Origin of the Name Wright
The ancient history of the name
Wright was found in the allfamilycrests.com archives. Wright is an occupational name meaning 'carpenter' from a person who made their living as a shipwright. Variants of this name include Wrightson, Wrighte, Wrixon, Wraight, Wreight and Wrate. This name is of Anglo-Saxon English descent spreading to the Celtic countries of Ireland, Scotland and Wales in early times and is found in many mediaeval manuscripts throughout these countries. Examples of such are a Robert le Wright, a Roger le Wricte, and a Margery le Wrytte, all of County Cambridgeshire, who were recorded in the 'Hundred Rolls', England, in 1273. A Ralf le Wrighte was Burgess of Stirling, Scotland, in 1296. A Robert Wreghtson was recorded in the 'Poll Tax' of the West Riding of Yorkshire in 1379.
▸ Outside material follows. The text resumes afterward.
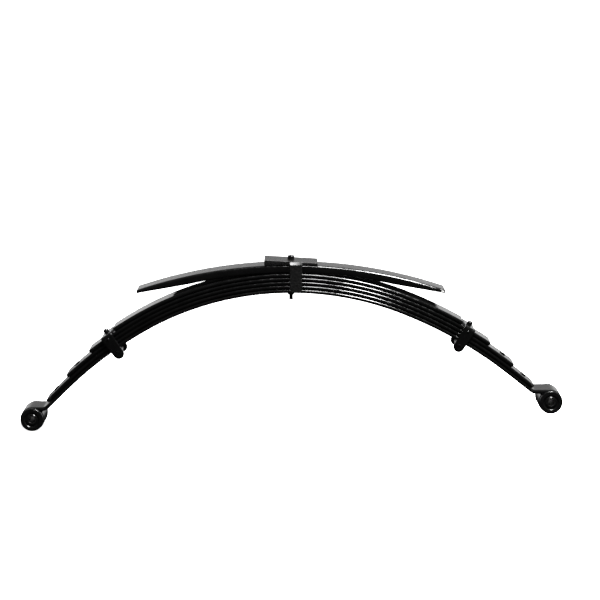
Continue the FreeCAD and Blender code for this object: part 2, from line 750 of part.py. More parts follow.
def strap_outline(sketch, base_high):
    """Side view of the strap: square shoulders above, tapering to a round lobe below."""
    top = float(sketch.evalExpression(base_high))
    wide = dim("strap_width") / 2
    lobe = dim("lobe_radius")
    drop = -dim("clip_bolt_drop")
    rise = top - drop
    lean = math.atan(wide / rise) - math.asin(lobe / math.hypot(wide, rise))
    tip = (lobe * math.cos(lean), drop - lobe * math.sin(lean))
    arc = add_arc(sketch, (0, drop), lobe, math.pi + lean, 2 * math.pi - lean)
    crest = add_line(sketch, (-wide, top), (wide, top))
    right = add_line(sketch, (wide, top), tip)
    left = add_line(sketch, (-wide, top), (-tip[0], tip[1]))
    sketch.addConstraint(Sketcher.Constraint("Coincident", crest, 1, left, 1))
    sketch.addConstraint(Sketcher.Constraint("Coincident", crest, 2, right, 1))
    sketch.addConstraint(Sketcher.Constraint("Tangent", right, 2, arc, 2))
    sketch.addConstraint(Sketcher.Constraint("Tangent", left, 2, arc, 1))
    sketch.addConstraint(Sketcher.Constraint("Symmetric", crest, 1, crest, 2, -2))
    sketch.addConstraint(Sketcher.Constraint("PointOnObject", arc, 3, -2))
    bind(sketch, "DistanceX", (crest, 1, crest, 2), "dims.strap_width")
    bind(sketch, "DistanceY", (-1, 1, crest, 1), base_high)
    bind(sketch, "DistanceY", (arc, 3, -1, 1), "dims.clip_bolt_drop")
    bind(sketch, "Radius", (arc,), "dims.lobe_radius")


def bend_strap(body, side, top):
    """Round the two outer bends where the base turns down into the legs."""
    doc.recompute()
    outer = dim("leaf_width") / 2 + dim("strap_side_gap") + dim("strap_thick")
    base = body.Tip
    names = []
    for number, edge in enumerate(base.Shape.Edges, start=1):
        on_corner = all(abs(abs(v.Y) - outer) < 1e-3 and abs(v.Z - top) < 1e-3 for v in edge.Vertexes)
        if on_corner and edge.BoundBox.YLength < 1e-3:
            names.append(f"Edge{number}")
    if len(names) != 2:
        raise RuntimeError(f"{side} clip strap: {len(names)} bend edges")
    feature = body.newObject("PartDesign::Fillet", f"{side}_strap_bends")
    feature.Base = (base, names)
    feature.setExpression("Radius", "dims.strap_bend")
    doc.recompute()


def clip_rivet(side, place):
    """Rivet with a tall round head that holds the strap on the fourth leaf."""
    radius = "dims.rivet_dia / 2"
    head = "dims.rivet_head_dia / 2"
    low = f"{leaf_rise(3)} + 0.3"
    seat = f"{leaf_rise(3)} + dims.leaf_thick + dims.strap_base_gap + dims.strap_thick"
    rise = "dims.rivet_head_height"
    outline = [("0", low), (radius, low), (radius, seat), (head, seat), (head, f"{seat} + {rise} * 0.5"),
               (f"{head} * 0.94", f"{seat} + {rise} * 0.7"),
               (f"{head} * 0.72", f"{seat} + {rise} * 0.88"),
               (f"{head} * 0.38", f"{seat} + {rise} * 0.98"), ("0", f"{seat} + {rise}")]
    turned_piece(f"{side}_clip_rivet", outline, place)


def cross_place(place, across):
    """Frame for a piece on the cross bolt: its own Z points along the bolt to the near side."""
    local = Placement(Vector(0, across, -dim("clip_bolt_drop")), Rotation(Vector(1, 0, 0), 90))
    return place.multiply(local)


def clip_bolt(side, place):
    """Hexagon bolt through the lobes, head on the near side."""
    label = f"{side}_clip_bolt"
    body = new_body(label)
    leg = "(dims.leaf_width / 2 + dims.strap_side_gap + dims.strap_thick)"
    head = sketch_on(body, "XY_Plane", label + "_head")
    hexagon(head, "dims.clip_hex_flats")
    pad(body, head, "dims.clip_head_height")
    turn_corners(body, label, "dims.clip_hex_flats", "dims.clip_head_height")
    shank = sketch_on(body, "XY_Plane", label + "_shank")
    circle_at_origin(shank, "dims.clip_bolt_dia")
    pad(body, shank, f"2 * {leg} + dims.clip_nut_height + 3", reverse=True)
    reach = dim("leaf_width") / 2 + dim("strap_side_gap") + dim("strap_thick")
    body.Placement = cross_place(place, -reach - 0.1)


def clip_spacer(side, place):
    """Tube on the cross bolt that keeps the lobes apart."""
    label = f"{side}_clip_spacer"
    body = new_body(label)
    ring = sketch_on(body, "XY_Plane", label + "_ring")
    circle_at_origin(ring, "dims.spacer_dia")
    circle_at_origin(ring, "dims.clip_hole_dia")
    pad(body, ring, "dims.leaf_width + 2 * dims.strap_side_gap - 0.2", midplane=True)
    body.Placement = cross_place(place, 0)


def bush_half(label, place):
    """Moulded bush half: a tube in the eye and a flange against its side."""
    bore = "dims.sleeve_dia / 2 + dims.running_clearance"
    tube = "dims.eye_bore / 2 - dims.bush_fit"
    flange = "dims.flange_dia / 2"
    face = "dims.leaf_width / 2 + 0.1"
    outer = f"{face} + dims.flange_thick"
    inner = f"{face} - dims.bush_length"
    outline = [(bore, inner), (tube, inner), (tube, face), (flange, face),
               (flange, f"{outer} - 1.5"), (f"{flange} - 1.5", outer), (f"{bore} + 1.2", outer),
               (bore, f"{outer} - 1.2")]
    turned_piece(label, outline, place)


def sleeve(side, place):
    """Inner steel sleeve, longer than the eye is wide so that the bracket clamps it."""
    outer = "dims.sleeve_dia / 2"
    bore = "dims.sleeve_bore / 2"
    half = "dims.sleeve_length / 2"
    outline = [(bore, f"-{half} + 0.6"), (f"{bore} + 0.6", f"-{half}"), (f"{outer} - 0.6", f"-{half}"),
               (outer, f"-{half} + 0.6"), (outer, f"{half} - 0.6"), (f"{outer} - 0.6", half),
               (f"{bore} + 0.6", half), (bore, f"{half} - 0.6")]
    turned_piece(f"{side}_sleeve", outline, place)


def rebound_clip(side):
    """Strap, rivet, cross bolt, spacer tube and nut of one clip."""
    place = station_placement(side, dim(f"{side}_clip_station"), 0)
    clip_strap(side, place)
    clip_rivet(side, place)
    clip_bolt(side, place)
    clip_spacer(side, place)
    reach = dim("leaf_width") / 2 + dim("strap_side_gap") + dim("strap_thick")
    hex_nut(f"{side}_clip_nut", "dims.clip_hex_flats", "dims.clip_nut_height",
            "dims.clip_bolt_dia + 0.1", cross_place(place, reach + dim("clip_nut_height") + 0.1))
    return place


def eye_pieces(side, centre):
    """Two bush halves and the sleeve of one eye."""
    near = Placement(centre, Rotation(Vector(1, 0, 0), 90))
    far = Placement(centre, Rotation(Vector(1, 0, 0), -90))
    bush_half(f"{side}_near_bush", near)
    bush_half(f"{side}_far_bush", far)
    sleeve(side, near)


def lower_to_seat():
    """Put the origin at the foot of the centre bolt's head."""
    drop = Placement(Vector(0, 0, -dim("centre_bolt_seat")), Rotation())
    for body in parts:
        body.Placement = drop.multiply(body.Placement)


def check_and_export():
    """Stop on any failed object, then write one STEP file per piece."""
    doc.recompute()
    for item in doc.Objects:
        if {"Invalid", "Error"} & set(item.State):
            raise RuntimeError(f"{item.Name} failed: {item.State}")
    os.makedirs("parts", exist_ok=True)
    for body in parts:
        shape = body.Shape
        if shape.isNull() or not shape.isValid() or len(shape.Solids) != 1:
            raise RuntimeError(f"{body.Label} is not one valid solid")
        shape.exportStep(os.path.join("parts", body.Label + ".step"))
        box = shape.BoundBox
        print(f"{body.Label:20s} {shape.Volume:12.0f} mm3  x {box.XMin:8.1f} {box.XMax:8.1f}"
              f"  y {box.YMin:7.1f} {box.YMax:7.1f}  z {box.ZMin:8.1f} {box.ZMax:8.1f}")


eye_centres = main_leaf()
leaf_ends = {
    "second_leaf": {side: (f"dims.{side}_outer_angle", f"dims.second_{side}_tail") for side in SIDES},
    "third_leaf": {side: (f"dims.third_{side}_end", None) for side in SIDES},
    "fourth_leaf": {side: (f"dims.fourth_{side}_end", None) for side in SIDES},
    "fifth_leaf": {side: (f"dims.fifth_{side}_end", None) for side in SIDES},
}
leaves = {}
for level, (name, ends) in enumerate(leaf_ends.items(), start=1):
    leaves[name] = graded_leaf(name, level, ends)

for level, name in ((1, "second_leaf"), (2, "third_leaf")):
    runs = {side: end_run(side, *leaf_ends[name][side]) - dim("plug_inset") for side in SIDES}
    for side, place in plug_holes(leaves[name], level, runs).items():
        tip_plug(f"{name}_{side}_plug", place)

overload_leaf()
taper_shim()
centre_bolt()
nut_place = Placement(Vector(0, 0, -dim("centre_nut_height") - 0.2), Rotation())
hex_nut("centre_nut", "dims.centre_nut_flats", "dims.centre_nut_height",
        "dims.centre_bolt_dia + 0.1", nut_place)
side_label()

for side in SIDES:
    clip_place = rebound_clip(side)
    rivet_rise = sheet_value(leaf_rise(3)) + dim("leaf_thick") / 2
    rivet_place = clip_place.multiply(Placement(Vector(0, 0, rivet_rise), Rotation()))
    inclined_hole(leaves["fourth_leaf"], f"fourth_leaf_{side}_rivet_hole", rivet_place,
                  "dims.rivet_dia + 0.2", "2 * dims.leaf_thick")
    eye_pieces(side, eye_centres[side])

lower_to_seat()
check_and_export()
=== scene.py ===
import math

import bpy
from mathutils import Matrix, Vector, noise


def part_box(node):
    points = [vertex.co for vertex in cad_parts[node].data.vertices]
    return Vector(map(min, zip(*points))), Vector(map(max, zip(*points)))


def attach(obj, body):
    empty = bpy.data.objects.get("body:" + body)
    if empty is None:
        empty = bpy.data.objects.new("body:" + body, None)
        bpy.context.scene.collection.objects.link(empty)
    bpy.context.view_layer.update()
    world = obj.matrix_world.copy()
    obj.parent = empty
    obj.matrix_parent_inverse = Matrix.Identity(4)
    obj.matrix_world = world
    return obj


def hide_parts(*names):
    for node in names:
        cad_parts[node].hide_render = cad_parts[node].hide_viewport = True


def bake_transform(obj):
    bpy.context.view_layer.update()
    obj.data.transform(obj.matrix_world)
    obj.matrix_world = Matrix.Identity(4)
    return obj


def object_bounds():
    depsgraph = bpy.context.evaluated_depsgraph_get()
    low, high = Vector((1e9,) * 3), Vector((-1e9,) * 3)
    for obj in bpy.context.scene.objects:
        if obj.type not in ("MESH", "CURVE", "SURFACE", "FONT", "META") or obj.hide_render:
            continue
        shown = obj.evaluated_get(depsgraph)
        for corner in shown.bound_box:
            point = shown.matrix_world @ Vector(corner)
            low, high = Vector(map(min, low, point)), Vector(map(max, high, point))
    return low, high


# Looks of a truck's leaf spring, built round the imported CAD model.
# Sizes below are millimetres and degrees, as in the CAD; pieces are turned into metres when they are made.
# X runs along the spring, Y across it (near side negative), Z up, origin at the foot of the bolt's head.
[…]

In Ireland this name and its variants were introduced into Ulster Province by settlers who arrived from England and Scotland, especially during the seventeenth century. It was the 'Plantations of Ireland' in the sixteenth and seventeenth centuries that marked the end of Gaelic supremacy in Ireland. While the influx of settlers in the wake of the earlier Anglo-Norman invasion of the twelfth century resulted in a full integration into Irish society of the new arrivals, the same never occurred with the Ulster Planters who maintained their own distinct identity.
It is also found in some numbers in County Dublin.
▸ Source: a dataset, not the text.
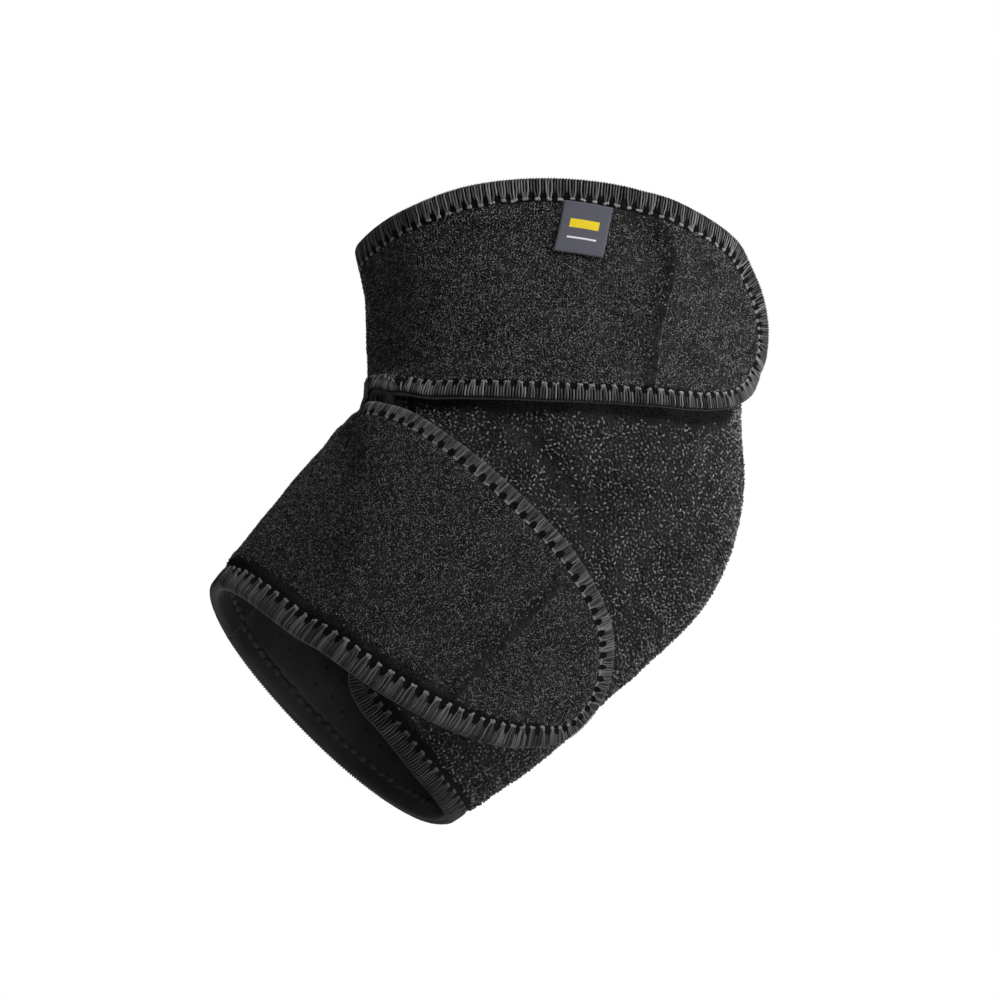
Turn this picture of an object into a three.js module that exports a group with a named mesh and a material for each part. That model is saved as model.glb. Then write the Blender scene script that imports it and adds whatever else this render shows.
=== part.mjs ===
// Wrap-around elbow brace, closed as it is worn on an arm bent by 45 degrees.
// Millimetres. The origin is the elbow's centre, where the axes of the two arm halves cross.
// +Z runs up the upper arm, +X towards the elbow point and -Y towards the side of the strap tabs.
import * as THREE from 'three';

// Arm form: the hollow that the brace wraps, given by its centre line and its half depths and width
const BEND_ANGLE = 45;
const CROOK_FOLD_RADIUS = 2.7;
const UPPER_REACH = 47.5;
const FOREARM_REACH = 75.4;
const HALF_DEPTH_FRONT = 50;
const HALF_DEPTH_BACK = 54;
const HALF_WIDTH = 40;

// Neoprene with its loop face, and the layers over it
const WALL = 3.5;
const CLEARANCE = 0.3;
const DRAPE_SLACK = 0.4;
const HOOK_WALL = 1.2;
const HOOK_MARGIN = 2.6;
const TAB_FLARE_UPPER = 5.7;
const TAB_FLARE_LOWER = 3.9;

// Overlocked thread band round each free edge
const EDGING_WIDTH = 6.6;
const EDGING_WALL = 0.5;
const STITCH_RISE = 0.3;

// Woven label under the upper strap's overlock
const LABEL_WIDTH = 14.5;
const LABEL_DROP = 15;
const LABEL_WALL = 0.6;
const LABEL_ANGLE = 269;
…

The Wright coat of arms came into existence centuries ago. The process of creating coats of arms (also often called family crests) began in the eleventh century although a form of Proto-Heraldry may have existed in some countries prior to this. The new art of Heraldry made it possible for families and even individual family members to have their very own coat of arms, including all Wright descendants.